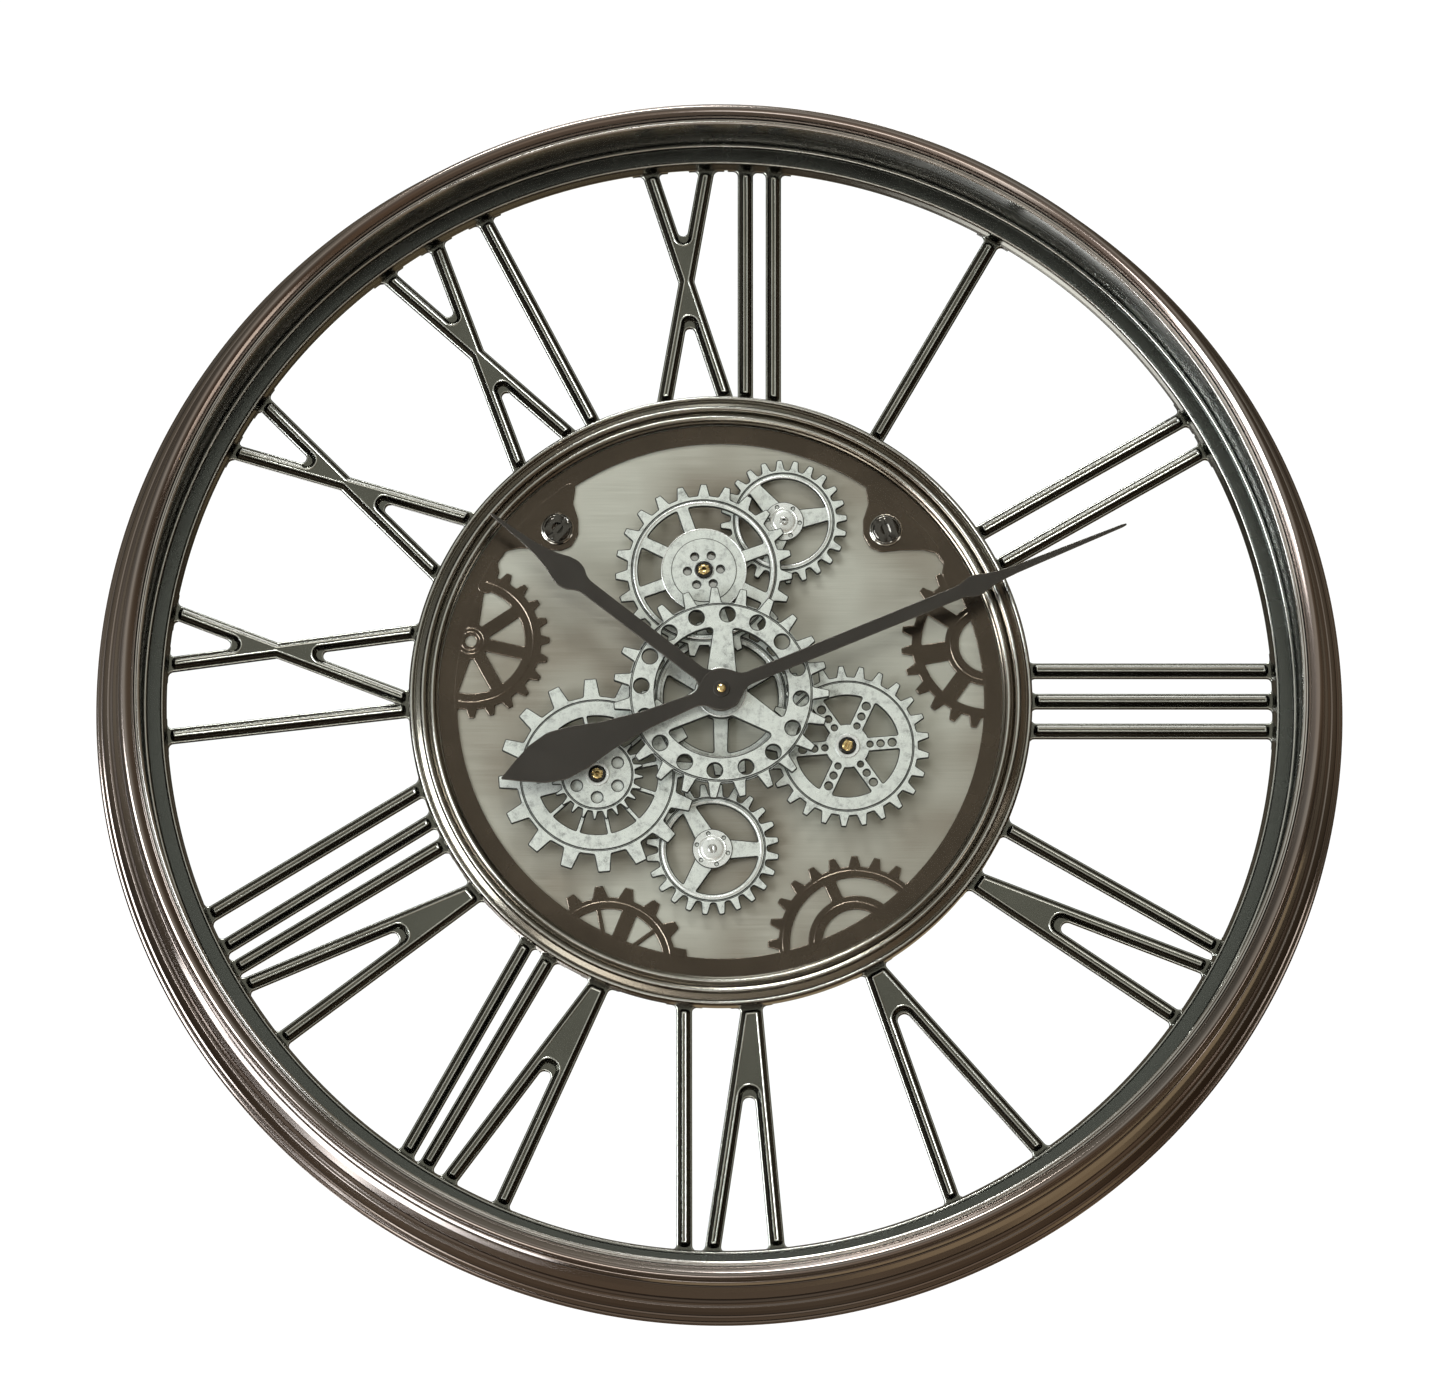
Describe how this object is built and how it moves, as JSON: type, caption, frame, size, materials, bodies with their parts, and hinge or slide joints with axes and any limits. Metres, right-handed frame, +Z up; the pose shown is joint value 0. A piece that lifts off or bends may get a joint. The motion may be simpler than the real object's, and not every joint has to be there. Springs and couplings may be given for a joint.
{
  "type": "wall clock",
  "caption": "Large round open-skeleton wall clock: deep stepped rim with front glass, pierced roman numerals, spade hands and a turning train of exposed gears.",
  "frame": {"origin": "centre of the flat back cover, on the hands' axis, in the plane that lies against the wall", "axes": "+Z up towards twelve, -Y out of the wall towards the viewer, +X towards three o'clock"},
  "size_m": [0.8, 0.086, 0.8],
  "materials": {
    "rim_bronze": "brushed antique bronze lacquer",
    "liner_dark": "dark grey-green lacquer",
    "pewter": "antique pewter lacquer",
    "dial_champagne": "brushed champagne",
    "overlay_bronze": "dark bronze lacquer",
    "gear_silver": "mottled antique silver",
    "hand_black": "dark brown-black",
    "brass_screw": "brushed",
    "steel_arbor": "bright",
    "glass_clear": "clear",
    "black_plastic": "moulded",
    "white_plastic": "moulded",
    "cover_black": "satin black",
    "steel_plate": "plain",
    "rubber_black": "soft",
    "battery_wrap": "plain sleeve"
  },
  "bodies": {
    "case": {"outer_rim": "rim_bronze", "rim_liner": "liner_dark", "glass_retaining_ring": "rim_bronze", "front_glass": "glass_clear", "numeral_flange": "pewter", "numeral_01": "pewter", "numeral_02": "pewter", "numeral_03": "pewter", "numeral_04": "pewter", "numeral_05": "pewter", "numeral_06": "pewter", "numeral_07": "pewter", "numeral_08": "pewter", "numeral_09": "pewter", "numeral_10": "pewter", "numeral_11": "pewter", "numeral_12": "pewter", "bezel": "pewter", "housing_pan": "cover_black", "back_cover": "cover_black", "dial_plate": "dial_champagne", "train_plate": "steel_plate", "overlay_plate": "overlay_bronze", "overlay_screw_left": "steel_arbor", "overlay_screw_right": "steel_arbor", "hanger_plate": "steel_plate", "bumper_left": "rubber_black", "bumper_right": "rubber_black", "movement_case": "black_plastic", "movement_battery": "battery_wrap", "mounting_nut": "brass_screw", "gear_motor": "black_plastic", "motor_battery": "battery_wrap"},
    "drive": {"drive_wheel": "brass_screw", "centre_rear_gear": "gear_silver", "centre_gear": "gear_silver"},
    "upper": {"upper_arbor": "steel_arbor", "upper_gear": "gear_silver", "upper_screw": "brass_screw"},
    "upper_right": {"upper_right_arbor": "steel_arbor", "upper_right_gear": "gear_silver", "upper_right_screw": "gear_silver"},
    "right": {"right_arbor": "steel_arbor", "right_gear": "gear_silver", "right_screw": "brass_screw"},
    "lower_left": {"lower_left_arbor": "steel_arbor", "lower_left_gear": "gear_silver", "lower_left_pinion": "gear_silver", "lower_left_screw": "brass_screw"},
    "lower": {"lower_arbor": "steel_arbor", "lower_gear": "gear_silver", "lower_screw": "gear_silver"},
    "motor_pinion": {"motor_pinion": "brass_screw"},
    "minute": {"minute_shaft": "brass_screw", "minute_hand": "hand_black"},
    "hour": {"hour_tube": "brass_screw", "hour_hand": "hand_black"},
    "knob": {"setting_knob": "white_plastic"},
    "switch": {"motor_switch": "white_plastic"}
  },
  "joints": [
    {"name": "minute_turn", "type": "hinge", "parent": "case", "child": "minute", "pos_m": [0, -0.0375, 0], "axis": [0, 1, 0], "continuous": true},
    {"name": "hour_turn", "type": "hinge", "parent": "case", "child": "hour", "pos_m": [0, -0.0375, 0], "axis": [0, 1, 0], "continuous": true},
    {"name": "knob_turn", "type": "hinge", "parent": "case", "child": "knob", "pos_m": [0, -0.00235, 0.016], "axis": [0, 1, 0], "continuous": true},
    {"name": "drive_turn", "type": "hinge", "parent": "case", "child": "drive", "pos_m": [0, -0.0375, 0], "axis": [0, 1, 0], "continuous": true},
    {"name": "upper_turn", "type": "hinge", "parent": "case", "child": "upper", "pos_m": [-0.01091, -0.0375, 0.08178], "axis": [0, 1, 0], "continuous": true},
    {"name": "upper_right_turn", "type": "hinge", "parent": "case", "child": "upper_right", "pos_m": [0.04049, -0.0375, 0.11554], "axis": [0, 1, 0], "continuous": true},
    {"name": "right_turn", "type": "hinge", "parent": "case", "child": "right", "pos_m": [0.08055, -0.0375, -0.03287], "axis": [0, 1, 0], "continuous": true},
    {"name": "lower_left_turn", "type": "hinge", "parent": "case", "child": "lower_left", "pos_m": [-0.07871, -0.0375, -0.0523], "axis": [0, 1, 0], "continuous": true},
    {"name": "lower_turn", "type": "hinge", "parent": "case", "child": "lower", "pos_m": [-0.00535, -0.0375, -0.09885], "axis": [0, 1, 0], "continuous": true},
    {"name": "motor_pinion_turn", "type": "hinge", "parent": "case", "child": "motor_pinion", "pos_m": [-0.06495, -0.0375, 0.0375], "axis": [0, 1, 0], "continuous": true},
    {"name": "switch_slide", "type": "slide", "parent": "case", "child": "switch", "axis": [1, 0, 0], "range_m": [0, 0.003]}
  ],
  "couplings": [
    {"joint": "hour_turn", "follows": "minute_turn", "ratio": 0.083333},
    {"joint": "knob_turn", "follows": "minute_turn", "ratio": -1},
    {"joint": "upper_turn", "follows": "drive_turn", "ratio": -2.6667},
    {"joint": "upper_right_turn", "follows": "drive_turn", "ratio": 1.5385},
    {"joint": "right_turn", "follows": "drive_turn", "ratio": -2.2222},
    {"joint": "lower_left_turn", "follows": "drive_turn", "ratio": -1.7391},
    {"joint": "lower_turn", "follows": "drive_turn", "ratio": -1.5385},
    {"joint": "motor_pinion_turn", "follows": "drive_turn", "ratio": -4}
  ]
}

◆ Your objective
Output the full listing exactly as it stands.

◆ Exercise response
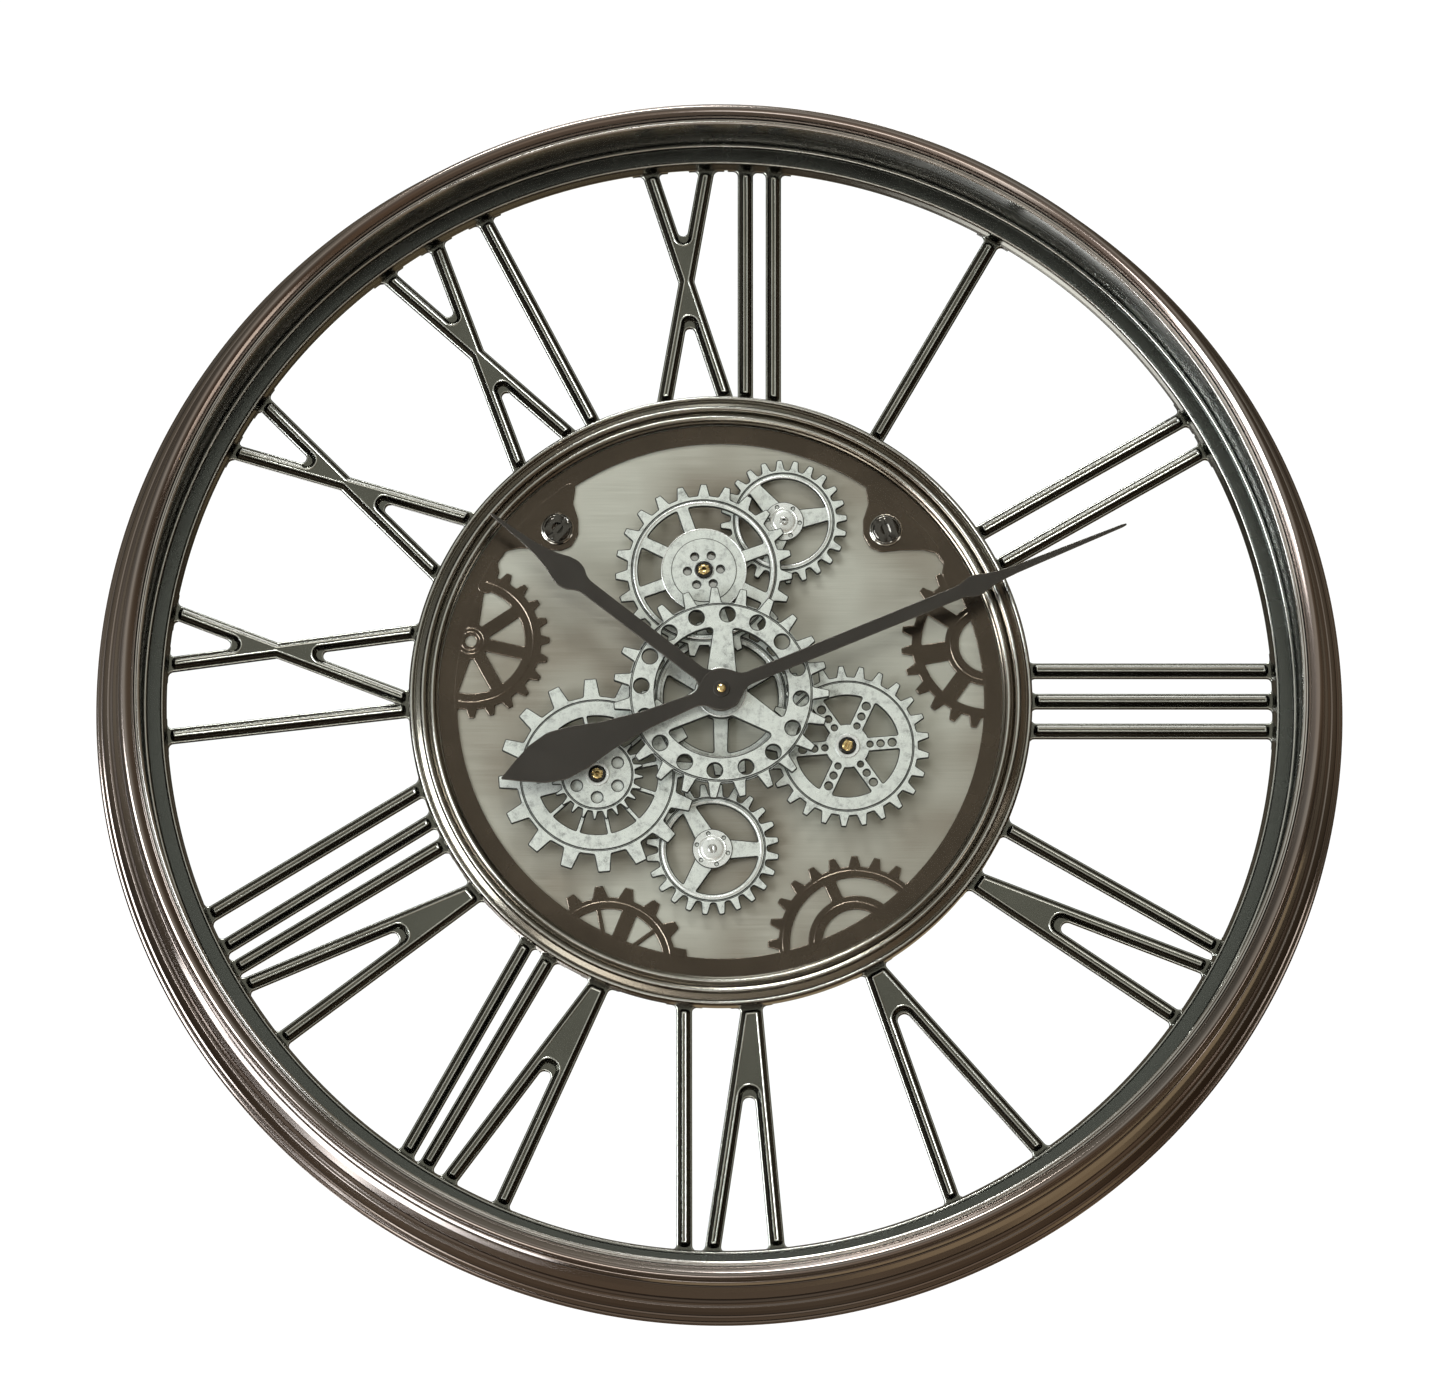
Describe how this object is built and how it moves, as JSON: type, caption, frame, size, materials, bodies with their parts, and hinge or slide joints with axes and any limits. Metres, right-handed frame, +Z up; the pose shown is joint value 0. A piece that lifts off or bends may get a joint. The motion may be simpler than the real object's, and not every joint has to be there. Springs and couplings may be given for a joint.
{
  "type": "wall clock",
  "caption": "Large round open-skeleton wall clock: deep stepped rim with front glass, pierced roman numerals, spade hands and a turning train of exposed gears.",
  "frame": {"origin": "centre of the flat back cover, on the hands' axis, in the plane that lies against the wall", "axes": "+Z up towards twelve, -Y out of the wall towards the viewer, +X towards three o'clock"},
  "size_m": [0.8, 0.086, 0.8],
  "materials": {
    "rim_bronze": "brushed antique bronze lacquer",
    "liner_dark": "dark grey-green lacquer",
    "pewter": "antique pewter lacquer",
    "dial_champagne": "brushed champagne",
    "overlay_bronze": "dark bronze lacquer",
    "gear_silver": "mottled antique silver",
    "hand_black": "dark brown-black",
    "brass_screw": "brushed",
    "steel_arbor": "bright",
    "glass_clear": "clear",
    "black_plastic": "moulded",
    "white_plastic": "moulded",
    "cover_black": "satin black",
    "steel_plate": "plain",
    "rubber_black": "soft",
    "battery_wrap": "plain sleeve"
  },
  "bodies": {
    "case": {"outer_rim": "rim_bronze", "rim_liner": "liner_dark", "glass_retaining_ring": "rim_bronze", "front_glass": "glass_clear", "numeral_flange": "pewter", "numeral_01": "pewter", "numeral_02": "pewter", "numeral_03": "pewter", "numeral_04": "pewter", "numeral_05": "pewter", "numeral_06": "pewter", "numeral_07": "pewter", "numeral_08": "pewter", "numeral_09": "pewter", "numeral_10": "pewter", "numeral_11": "pewter", "numeral_12": "pewter", "bezel": "pewter", "housing_pan": "cover_black", "back_cover": "cover_black", "dial_plate": "dial_champagne", "train_plate": "steel_plate", "overlay_plate": "overlay_bronze", "overlay_screw_left": "steel_arbor", "overlay_screw_right": "steel_arbor", "hanger_plate": "steel_plate", "bumper_left": "rubber_black", "bumper_right": "rubber_black", "movement_case": "black_plastic", "movement_battery": "battery_wrap", "mounting_nut": "brass_screw", "gear_motor": "black_plastic", "motor_battery": "battery_wrap"},
    "drive": {"drive_wheel": "brass_screw", "centre_rear_gear": "gear_silver", "centre_gear": "gear_silver"},
    "upper": {"upper_arbor": "steel_arbor", "upper_gear": "gear_silver", "upper_screw": "brass_screw"},
    "upper_right": {"upper_right_arbor": "steel_arbor", "upper_right_gear": "gear_silver", "upper_right_screw": "gear_silver"},
    "right": {"right_arbor": "steel_arbor", "right_gear": "gear_silver", "right_screw": "brass_screw"},
    "lower_left": {"lower_left_arbor": "steel_arbor", "lower_left_gear": "gear_silver", "lower_left_pinion": "gear_silver", "lower_left_screw": "brass_screw"},
    "lower": {"lower_arbor": "steel_arbor", "lower_gear": "gear_silver", "lower_screw": "gear_silver"},
    "motor_pinion": {"motor_pinion": "brass_screw"},
    "minute": {"minute_shaft": "brass_screw", "minute_hand": "hand_black"},
    "hour": {"hour_tube": "brass_screw", "hour_hand": "hand_black"},
    "knob": {"setting_knob": "white_plastic"},
    "switch": {"motor_switch": "white_plastic"}
  },
  "joints": [
    {"name": "minute_turn", "type": "hinge", "parent": "case", "child": "minute", "pos_m": [0, -0.0375, 0], "axis": [0, 1, 0], "continuous": true},
    {"name": "hour_turn", "type": "hinge", "parent": "case", "child": "hour", "pos_m": [0, -0.0375, 0], "axis": [0, 1, 0], "continuous": true},
    {"name": "knob_turn", "type": "hinge", "parent": "case", "child": "knob", "pos_m": [0, -0.00235, 0.016], "axis": [0, 1, 0], "continuous": true},
    {"name": "drive_turn", "type": "hinge", "parent": "case", "child": "drive", "pos_m": [0, -0.0375, 0], "axis": [0, 1, 0], "continuous": true},
    {"name": "upper_turn", "type": "hinge", "parent": "case", "child": "upper", "pos_m": [-0.01091, -0.0375, 0.08178], "axis": [0, 1, 0], "continuous": true},
    {"name": "upper_right_turn", "type": "hinge", "parent": "case", "child": "upper_right", "pos_m": [0.04049, -0.0375, 0.11554], "axis": [0, 1, 0], "continuous": true},
    {"name": "right_turn", "type": "hinge", "parent": "case", "child": "right", "pos_m": [0.08055, -0.0375, -0.03287], "axis": [0, 1, 0], "continuous": true},
    {"name": "lower_left_turn", "type": "hinge", "parent": "case", "child": "lower_left", "pos_m": [-0.07871, -0.0375, -0.0523], "axis": [0, 1, 0], "continuous": true},
    {"name": "lower_turn", "type": "hinge", "parent": "case", "child": "lower", "pos_m": [-0.00535, -0.0375, -0.09885], "axis": [0, 1, 0], "continuous": true},
    {"name": "motor_pinion_turn", "type": "hinge", "parent": "case", "child": "motor_pinion", "pos_m": [-0.06495, -0.0375, 0.0375], "axis": [0, 1, 0], "continuous": true},
    {"name": "switch_slide", "type": "slide", "parent": "case", "child": "switch", "axis": [1, 0, 0], "range_m": [0, 0.003]}
  ],
  "couplings": [
    {"joint": "hour_turn", "follows": "minute_turn", "ratio": 0.083333},
    {"joint": "knob_turn", "follows": "minute_turn", "ratio": -1},
    {"joint": "upper_turn", "follows": "drive_turn", "ratio": -2.6667},
    {"joint": "upper_right_turn", "follows": "drive_turn", "ratio": 1.5385},
    {"joint": "right_turn", "follows": "drive_turn", "ratio": -2.2222},
    {"joint": "lower_left_turn", "follows": "drive_turn", "ratio": -1.7391},
    {"joint": "lower_turn", "follows": "drive_turn", "ratio": -1.5385},
    {"joint": "motor_pinion_turn", "follows": "drive_turn", "ratio": -4}
  ]
}